To: E_K_S who wrote (39846)10/31/2010 12:10:30 PM
From: geoffrey Wren  Read Replies (1) | Respond to of 78819
 
the high benefits are the problem.

one step back in the equation is the fact that public service employees have so much pull. Locally there is a story about how the Fremont Police (Bay Area, CA) put out a hit piece on a councilman running for election because there were some suggestions he would back a proposal to make police take a few furlough days a year. In local elections, a hit piece mailer has significant effects. More commonly the unions contribute money to those candidates who support the unions, and get out the vote for them. The candidate who puts out more mailers has a great advantage. If you buck the unions at the local level it is very difficult.
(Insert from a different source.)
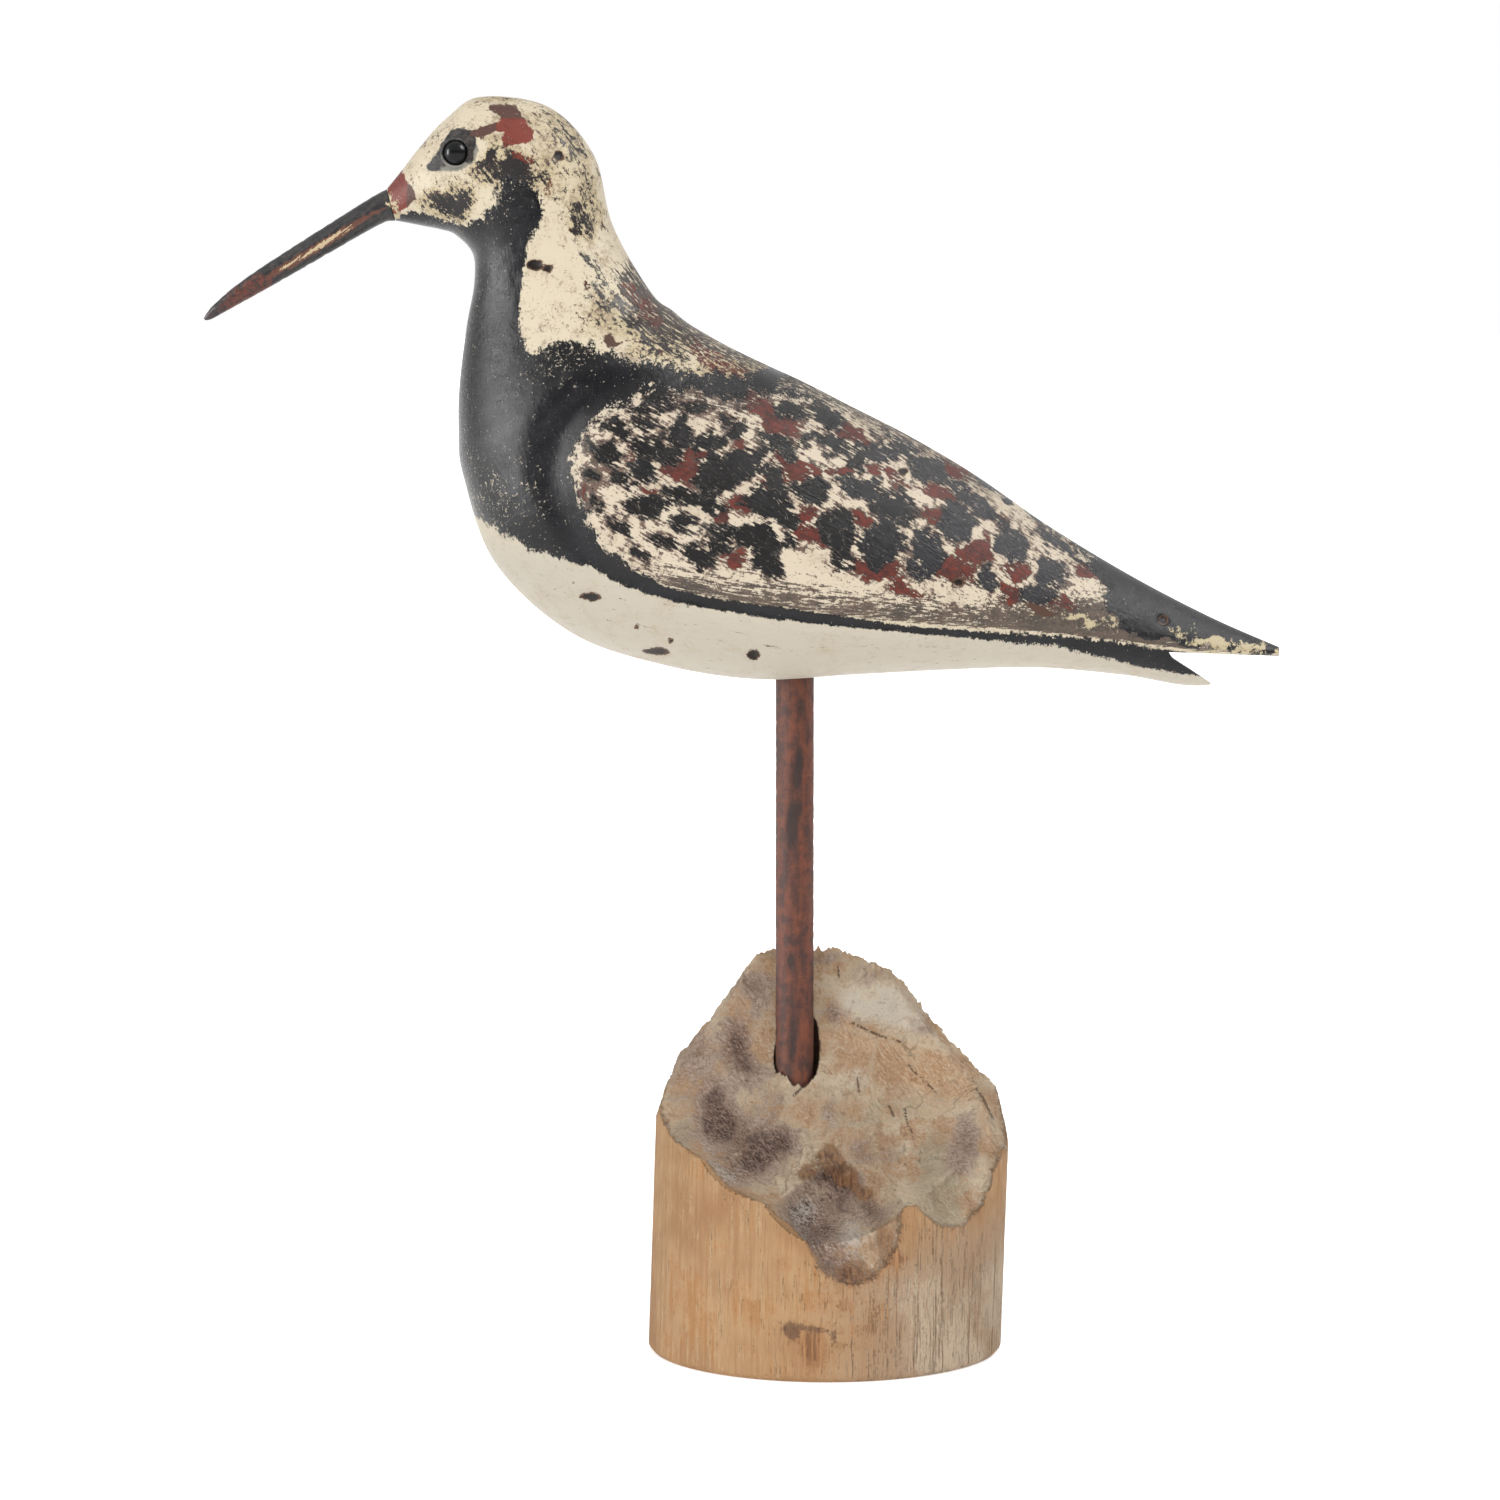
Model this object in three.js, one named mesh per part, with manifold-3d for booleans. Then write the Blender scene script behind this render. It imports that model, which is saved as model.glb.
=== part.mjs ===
// A shorebird decoy: a carved and painted wooden bird with a let-in bill and glass bead eyes,
// on a steel rod that stands in the stub of a gnawed log.
// Millimetres, +Z up. The origin is the middle of the log's underside, and the bird faces -X.

import * as THREE from "three";
import { mergeVertices } from "three/addons/utils/BufferGeometryUtils.js";
import Module from "manifold-3d";

// Driving sizes
const BIRD_LENGTH = 267; // bill tip to wing tip
const BODY_WIDTH = 66; // across the wings
const EYE_DIAMETER = 6.4;
const EYE_PROUD = 2.3; // how far a bead stands out of the cheek
const BILL_TENON_DIAMETER = 5;
const BILL_TENON_LENGTH = 9;
const BILL_TENON_OVERLAP = 1.5; // how far the tenon starts inside the bill
const ROD_DIAMETER = 9.6;
const ROD_LENGTH = 155;
const ROD_IN_BIRD = 24; // how much of the rod is let into the belly
const ROD_END_CHAMFER = 0.6;
const ROD_OFF_CENTRE = -7.6; // the rod stands this far along X from the middle of the log
const LOG_DIAMETER = 89;
const LOG_HEIGHT = 101; // underside to the highest crest
const LOG_FOOT_ROUNDING = 1.2;
const LOG_LEAN = 3.4; // how far its top leans towards +X
const ROD_HOLE_DIAMETER = 11.4; // a loose drilled hole, wider than the rod
const ROD_HOLE_SHIFT = 0.5; // the rod leans to the -X side of its hole
const ROD_HOLE_FLOOR = 38; // above the log's underside
const CLEARANCE = 0.3;

// How finely the free forms are drawn
const BIRD_STATIONS = 58;
const POINTS_ABOVE_WING_EDGE = 12;
const POINTS_BELOW_WING_EDGE = 9;
const BILL_STATIONS = 14;
const BILL_POINTS = 16;
const BEAD_SIDES = 16;
const BEAD_RINGS = 10;
const ROD_SIDES = 28;
const TENON_SIDES = 20;
const LOG_SIDES = 46;
const SCOOP_STEPS = 6;
const SCOOP_SIDES = 24;
const CURVE_SAMPLES = 160;
const GATHERING = 0.14; // how strongly a rib's points gather at the wing's edge

const BELLY_Z = ROD_HOLE_FLOOR + CLEARANCE + ROD_LENGTH - ROD_IN_BIRD;
const along = BIRD_LENGTH / 100;
const across = BODY_WIDTH / 100;

// The carving's ribs, from the face to the wing tips. Each crosses the side profile from a point on the
// back to one on the breast or belly, [x, z] in hundredths of the bird's length from where the rod enters.
// half: half the width, in hundredths of the body's width. widest: how far up the rib that width lies.
// roof: the fullness of the upper half, where 2 is an ellipse and less is more like a roof.
const BIRD_RIBS = [
  { back: [-37.8, 45.5], breast: [-37.0, 42.5], half: 6.0, widest: 0.5, roof: 2.1 }, // bill seat
  { back: [-36.4, 47.2], breast: [-35.9, 42.3], half: 9.6, widest: 0.5, roof: 2.1 },
  { back: [-34.5, 49.6], breast: [-34.4, 42.0], half: 13.6, widest: 0.52, roof: 2.1 }, // lores
  { back: [-32.2, 52.0], breast: [-32.9, 41.7], half: 17.6, widest: 0.54, roof: 2.1 },
  { back: [-29.1, 53.9], breast: [-31.5, 41.2], half: 20.8, widest: 0.54, roof: 2.1 }, // eyes
  { back: [-22.9, 53.0], breast: [-29.9, 39.4], half: 23.4, widest: 0.52, roof: 2.1 }, // crown
  { back: [-18.7, 48.6], breast: [-29.8, 36.6], half: 22.8, widest: 0.5, roof: 2.0 }, // nape
  { back: [-16.9, 42.0], breast: [-30.5, 32.8], half: 24.0, widest: 0.5, roof: 2.0 }, // neck
  { back: [-13.4, 35.9], breast: [-31.2, 27.3], half: 31.5, widest: 0.5, roof: 2.0 },
  { back: [-11.4, 34.2], breast: [-31.3, 23.1], half: 37.0, widest: 0.5, roof: 2.0 },
  { back: [-9.6, 32.8], breast: [-30.9, 18.9], half: 41.5, widest: 0.5, roof: 2.0 }, // shoulders
  { back: [-6.2, 30.9], breast: [-27.9, 10.7], half: 47.8, widest: 0.5, roof: 2.05 },
  { back: [-2.9, 29.3], breast: [-20.8, 4.2], half: 50.0, widest: 0.5, roof: 2.1 }, // breast
  { back: [0.8, 27.6], breast: [-12.1, 1.2], half: 49.8, widest: 0.49, roof: 2.1 },
  { back: [5.3, 25.3], breast: [-3.3, -0.1], half: 47.8, widest: 0.47, roof: 2.05 }, // belly
  { back: [10.7, 22.55], breast: [5.5, 0.35], half: 43.8, widest: 0.43, roof: 1.95 },
  { back: [16.8, 18.95], breast: [14.3, 0.8], half: 37.2, widest: 0.38, roof: 1.85 },
  { back: [23.6, 14.25], breast: [22.6, 1.0], half: 29.0, widest: 0.36, roof: 1.75 }, // rump
  { back: [31.3, 9.6], breast: [30.6, 0.3], half: 20.8, widest: 0.38, roof: 1.7 },
  { back: [38.8, 5.7], breast: [38.4, -0.7], half: 12.4, widest: 0.48, roof: 1.8 }, // tail
  { back: [45.2, 2.9], breast: [45.2, 1.9], half: 3.6, widest: 0.5, roof: 2.0 }, // wing tips
];
const BELLY_FULLNESS = 2.15;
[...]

Even at the state level, you are taking a big risk.

The way the unions got the sweetheart pension deals through was by legislating a higher assumed rate of portfolio return. That created an assumption that more benefits could be promised without additional cost. Absurd.

I've got the point that if any candidate or position is backed by the teachers union or police union or firefighters union or prison guards union, etc., I automatically vote the other way.

We are more like Greece than most people realize.



To: E_K_S who wrote (39846)11/1/2010 10:27:27 AM
From: Jurgis Bekepuris  Respond to of 78819
 
Value opportunities:

- yeah, that city job was a value opportunity... years ago. So forget about it.
- Shorting munis... for people like Mike Burry who can dig deep enough to find cities that will default and also figure out whether state/federal bailouts will occur. Same for state bonds.
- Avoiding munis for the rest of us. Until they are so cheap that you can pick up the ones that won't go BK for 50 cents on a dollar.
- I am not an economist, but I think that although inflation may be a solution, it is not caused by these issues. So don't expect inflation just because San Jose and other cities have budgetary issues. In fact, the civil service job wage cuts are wage deflation, so a push in opposite direction. A lot of people for some reason make a logical fallacy "inflation is a fix therefore inflation will occur". OTOH money printing is inflationary (more money chasing fewer goods, so prices rise), so inflation may occur from fed actions in QE++.